The second thing you can do lean forward. Forget the breathless terms transformations and revolutions. That's the language of monoliths. It has never been easier to start small Now, some start with the platforms that cause the most pain, others with those of least risk. Maybe you have the buy in to start immediately. Maybe it's not presently in the cards, but getting your head out of your current system will not only help ideas pollinate solutions, it will also help you frame your own skill set to match the current state of technology.

The third thing when integrating a new system, keep memento mori in the back of your head when designing APIs, microservices, whatever integration, whatever customization you do with the new platform, think about how those can accommodate the next system, and with the current rate of platform lifecycles, it will probably be you doing that integration.

Fourth and final thing as you update your architecture while you update your platforms, keep in mind composable commerce. That's what composable commerce seeks to address as the iteration of popular platforms and specific areas, whether they may be customer experience e-commerce, order management as each of those more and more rapidly evolve and become newer versions of themselves, you're going to do more than escape the fate of the lost souls who are stuck in a legacy product. You are going to be able to pick items that will be a fit for you platforms that will be a fit for you. You are presented with increasingly diverse options for each of these, and you can pick the one that is the perfect fit for you. And that is an incredible opportunity to provide something that really works for your customer and doesn't make your merchandisers in the day to day users on your side go absolutely crazy trying to maintain the whole thing. So this is the main reason why, when you're going through the process of creating this architecture, you need to be thinking about the next platform and the platform after that, which means being able to understand and and simplify integrations.

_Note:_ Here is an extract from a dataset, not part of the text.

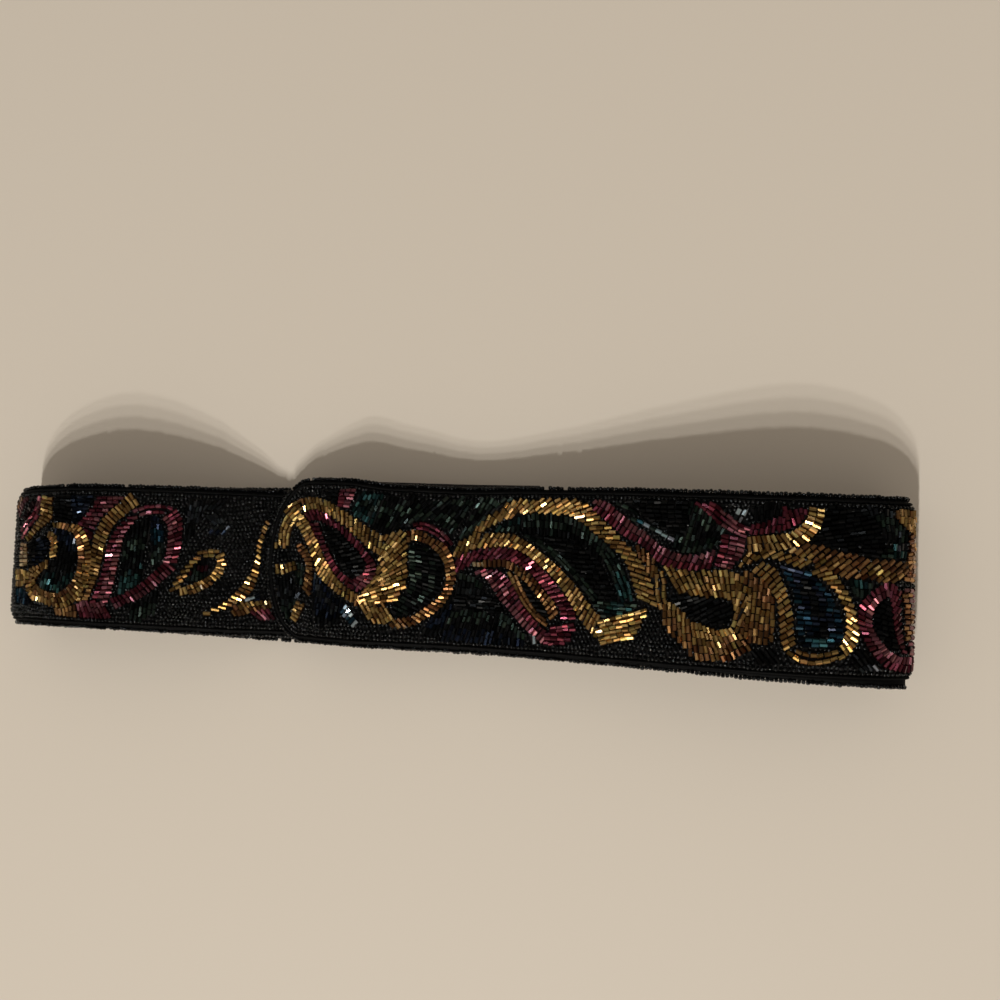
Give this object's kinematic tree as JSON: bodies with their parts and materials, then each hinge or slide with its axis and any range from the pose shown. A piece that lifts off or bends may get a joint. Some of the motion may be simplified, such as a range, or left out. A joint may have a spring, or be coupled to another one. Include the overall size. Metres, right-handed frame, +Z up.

So to sum up, how do you get off this ghost ship?

Number one, be curious, is the tech working for you or are you working for it?

Second, lean if you can't leap, it's easy to start small and even just educating yourself about modern systems will help keep you relevant, even if your current platform isn't.

Three Memento Mori or this too will pass. Have a sunset swap plan for all your systems, even your new ones. Or update your architecture as you update your systems. Be opportunistic and simplifying how your systems talk to each other and be mindful of that.

In summation, as the writer Antoine de Saint Exupéry said, building a boat isn't about weaving canvas, forging nails, or reading the sky. It's about giving a shared taste for the sea.

This has been Justin Burrows wishing you Godspeed, fair sailing and High Velocity.